Secondly, what has happened in Mali is an indication that the international communities are now accepting that a de-facto arrangement as long as it is functional, it should be permitted because all these intervention and democratization is embedded in Chapter 7 of the United Nation Charter.
By the rules of the Charter, any application of force or intervention that diverts from Chapter 7 is deemed to be illegal but when you are waiting for a legal force to be used, you will wait till thy Kingdom come, you will wait forever. It was the same logic Nigeria should have utilized alongside other West African countries to say that “Look we don’t want you people here” and they can join hand with them to push the insurgence out of Mali.
Democracy should be installed in an environment that has developed its culture, in an environment that there is peace. In Cote d’ Ivoire we had the same the problem, a civil war was going on, the place was not pacified, they held elections and it was contentious now they used their kangaroo force to remove Gbagbo. Whatever was Gbagbo short coming the fact is that you don’t conduct election in a fractious society.
You will never get a consensus and that was what happened. At the end of the day, they installed Alassane Ouatarra and Ivory Coast does not know peace, it is peace of the graveyard.

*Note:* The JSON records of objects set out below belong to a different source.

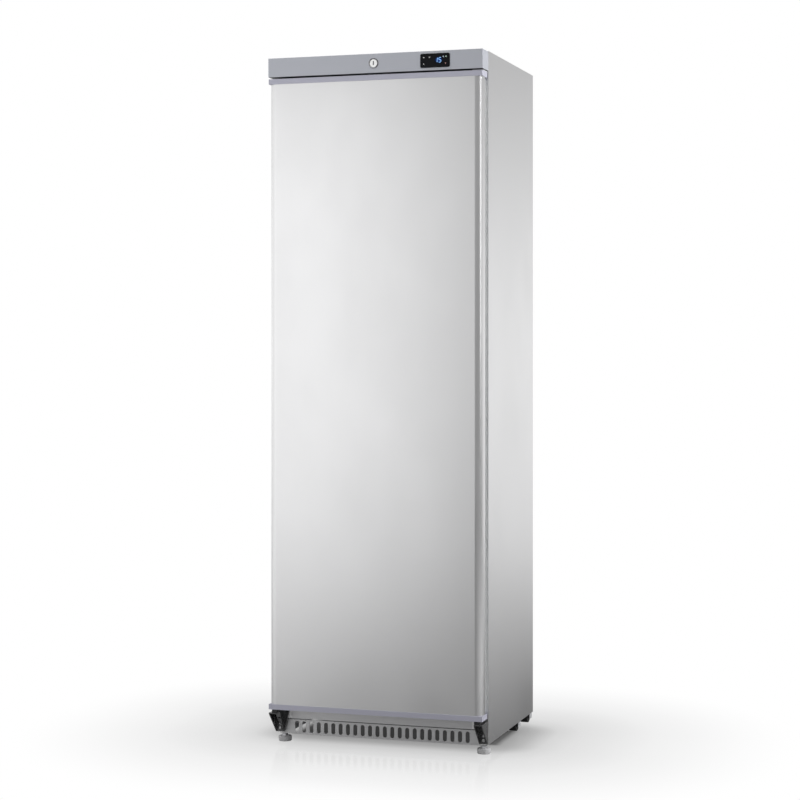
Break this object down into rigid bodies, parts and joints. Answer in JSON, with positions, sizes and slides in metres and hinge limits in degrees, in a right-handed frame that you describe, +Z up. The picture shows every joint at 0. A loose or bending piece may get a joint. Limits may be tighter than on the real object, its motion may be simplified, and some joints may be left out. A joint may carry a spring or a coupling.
{
  "type": "commercial upright refrigerator",
  "caption": "Tall stainless commercial refrigerator with one solid hinged door, finger grips along its edges, a control panel with lock and display above, and a slotted plinth.",
  "frame": {"origin": "centre of the footprint's bounding box, on the floor", "axes": "the door faces -Y, +X is the right-hand side seen from the front, +Z is up"},
  "size_m": [0.6, 0.585, 1.86],
  "materials": {
    "stainless_side": "satin",
    "stainless_door": "satin",
    "zinc_sheet": "satin",
    "rail_grey": "satin",
    "liner_white": "gloss",
    "foam_cream": "matte",
    "panel_silver": "satin",
    "case_black": "gloss",
    "lens_dark": "gloss",
    "key_grey": "satin",
    "lock_chrome": "polished",
    "bracket_black": "satin",
    "pad_black": "matte",
    "pin_steel": "satin",
    "screw_zinc": "satin",
    "shelf_white": "satin",
    "fan_plastic": "satin",
    "guard_chrome": "polished",
    "motor_grey": "satin",
    "cold_plate": "satin",
    "drain_grey": "satin",
    "pan_grey": "satin",
    "mount_rubber": "matte",
    "compressor_black": "satin",
    "relay_black": "matte",
    "copper": "satin",
    "condenser_black": "matte",
    "gland_black": "matte",
    "foot_grey": "satin",
    "roller_black": "matte",
    "cap_lavender": "satin",
    "gasket_grey": "matte",
    "bush_white": "matte"
  },
  "bodies": {
    "cabinet": {"side_panel_left": "stainless_side", "side_panel_right": "stainless_side", "top_panel": "stainless_side", "back_panel": "zinc_sheet", "base_pan": "zinc_sheet", "bottom_rail": "rail_grey", "inner_liner": "liner_white", "insulation_foam": "foam_cream", "plinth_grille": "rail_grey", "base_runners": "zinc_sheet", "control_panel": "panel_silver", "controller_case": "case_black", "display_lens": "lens_dark", "lock_body": "lock_chrome", "hinge_bracket_left": "bracket_black", "hinge_bracket_right": "bracket_black", "hinge_pads": "pad_black", "hinge_pins": "pin_steel", "top_hinge_plate": "zinc_sheet", "hinge_screws": "screw_zinc", "shelf_1": "shelf_white", "shelf_2": "shelf_white", "shelf_3": "shelf_white", "shelf_4": "shelf_white", "fan_housing": "fan_plastic", "fan_guard": "guard_chrome", "fan_motor": "motor_grey", "evaporator": "cold_plate", "drain_tube": "drain_grey", "evaporation_pan": "pan_grey", "compressor_tray": "zinc_sheet", "compressor_mounts": "mount_rubber", "compressor": "compressor_black", "relay_box": "relay_black", "filter_drier": "copper", "refrigerant_pipes": "copper", "condenser_tube": "condenser_black", "condenser_wires": "condenser_black", "condenser_clips": "gland_black", "cable_gland": "gland_black"},
    "door": {"door_skin": "stainless_door", "door_foam": "foam_cream", "door_liner": "liner_white", "door_cap_top": "cap_lavender", "door_cap_bottom": "cap_lavender", "door_gasket": "gasket_grey", "hinge_bushes": "bush_white"},
    "lock": {"lock_barrel": "lock_chrome", "lock_cam": "screw_zinc"},
    "set_key": {"key_set": "key_grey"},
    "light_key": {"key_light": "key_grey"},
    "up_key": {"key_up": "key_grey"},
    "down_key": {"key_down": "key_grey"},
    "left_foot": {"foot_left": "foot_grey"},
    "right_foot": {"foot_right": "foot_grey"},
    "middle_left_roller": {"roller_middle_left": "roller_black"},
    "middle_right_roller": {"roller_middle_right": "roller_black"},
    "rear_left_roller": {"roller_rear_left": "roller_black"},
    "rear_right_roller": {"roller_rear_right": "roller_black"},
    "fan_wheel": {"fan_impeller": "fan_plastic"}
  },
  "joints": [
    {"name": "door_hinge", "type": "hinge", "parent": "cabinet", "child": "door", "pos_m": [0.284, -0.262, 0.95], "axis": [0, 0, 1], "range_deg": [0, 120]},
    {"name": "lock_turn", "type": "hinge", "parent": "cabinet", "child": "lock", "pos_m": [0, -0.28, 1.8325], "axis": [0, 1, 0], "range_deg": [0, 90]},
    {"name": "set_key_press", "type": "slide", "parent": "cabinet", "child": "set_key", "axis": [0, 1, 0], "range_m": [0, 0.0006], "stiffness_N_per_m": 1200},
    {"name": "light_key_press", "type": "slide", "parent": "cabinet", "child": "light_key", "axis": [0, 1, 0], "range_m": [0, 0.0006], "stiffness_N_per_m": 1200},
    {"name": "up_key_press", "type": "slide", "parent": "cabinet", "child": "up_key", "axis": [0, 1, 0], "range_m": [0, 0.0006], "stiffness_N_per_m": 1200},
    {"name": "down_key_press", "type": "slide", "parent": "cabinet", "child": "down_key", "axis": [0, 1, 0], "range_m": [0, 0.0006], "stiffness_N_per_m": 1200},
    {"name": "left_foot_turn", "type": "hinge", "parent": "cabinet", "child": "left_foot", "pos_m": [-0.28195, -0.2105, 0.03], "axis": [0, 0, 1], "continuous": true},
    {"name": "right_foot_turn", "type": "hinge", "parent": "cabinet", "child": "right_foot", "pos_m": [0.28195, -0.2105, 0.03], "axis": [0, 0, 1], "continuous": true},
    {"name": "middle_left_roller_spin", "type": "hinge", "parent": "cabinet", "child": "middle_left_roller", "pos_m": [-0.28195, 0.1075, 0.02], "axis": [1, 0, 0], "continuous": true},
    {"name": "middle_right_roller_spin", "type": "hinge", "parent": "cabinet", "child": "middle_right_roller", "pos_m": [0.28195, 0.1075, 0.02], "axis": [1, 0, 0], "continuous": true},
    {"name": "rear_left_roller_spin", "type": "hinge", "parent": "cabinet", "child": "rear_left_roller", "pos_m": [-0.28195, 0.2395, 0.02], "axis": [1, 0, 0], "continuous": true},
    {"name": "rear_right_roller_spin", "type": "hinge", "parent": "cabinet", "child": "rear_right_roller", "pos_m": [0.28195, 0.2395, 0.02], "axis": [1, 0, 0], "continuous": true},
    {"name": "fan_spin", "type": "hinge", "parent": "cabinet", "child": "fan_wheel", "pos_m": [0, 0.17, 1.635], "axis": [0, 1, 0], "continuous": true}
  ]
}
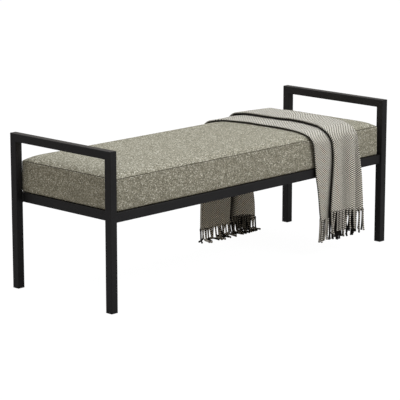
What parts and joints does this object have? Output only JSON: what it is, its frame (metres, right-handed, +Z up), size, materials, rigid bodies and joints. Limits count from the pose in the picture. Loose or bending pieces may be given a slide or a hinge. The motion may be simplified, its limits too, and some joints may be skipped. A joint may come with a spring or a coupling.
{
  "type": "entryway bench",
  "caption": "Long low bench with a black square-tube frame, a loop arm at each end, a boxed upholstered seat pad and a loose fringed throw over one end.",
  "frame": {"origin": "on the floor, under the middle of the bench", "axes": "+X along the seat to the right, -Y the front that faces the sitter's feet, +Z up"},
  "size_m": [1.508, 0.5644, 0.575],
  "materials": {
    "powder_coat": "satin black powder coat, fine orange peel",
    "glide_plastic": "moulded black polyethylene",
    "zinc": "zinc plated",
    "plywood": "sanded, unfinished",
    "foam": "open-cell polyurethane foam",
    "upholstery": "nubby taupe boucle weave",
    "lining": "black non-woven",
    "wool": "brushed wool blend, grey-beige diamond twill"
  },
  "bodies": {
    "bench": {"leg_front_left": "powder_coat", "leg_rear_left": "powder_coat", "arm_rail_left": "powder_coat", "leg_front_right": "powder_coat", "leg_rear_right": "powder_coat", "arm_rail_right": "powder_coat", "seat_rail_front": "powder_coat", "seat_rail_rear": "powder_coat", "seat_rail_left": "powder_coat", "seat_rail_right": "powder_coat", "cross_bar_1": "powder_coat", "cross_bar_2": "powder_coat", "cross_bar_3": "powder_coat", "gusset_front_left": "powder_coat", "gusset_front_right": "powder_coat", "gusset_rear_left": "powder_coat", "gusset_rear_right": "powder_coat", "glide_front_left": "glide_plastic", "glide_front_right": "glide_plastic", "glide_rear_left": "glide_plastic", "glide_rear_right": "glide_plastic", "pad_screw_front_left": "zinc", "pad_screw_front_right": "zinc", "pad_screw_front_bar_1": "zinc", "pad_screw_front_bar_2": "zinc", "pad_screw_front_bar_3": "zinc", "pad_screw_rear_left": "zinc", "pad_screw_rear_right": "zinc", "pad_screw_rear_bar_1": "zinc", "pad_screw_rear_bar_2": "zinc", "pad_screw_rear_bar_3": "zinc", "seat_board": "plywood", "foam_core": "foam", "cushion_cover": "upholstery", "dust_cover": "lining"},
    "throw": {"throw": "wool"}
  },
  "joints": [
    {"name": "throw_lift", "type": "slide", "parent": "bench", "child": "throw", "axis": [0, 0, 1], "range_m": [0, 0.55]}
  ]
}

The most important thing at this point in time is to ensure that the right is done. If you want to do the right thing in the right way and you discovered that it will prolong the suffering of the people, you will do the wrong way that is the implication of the certain expenses case which says that UN force is not designed by its consistency with the good book but by the function it has performed to advance the principles and purposes of UN.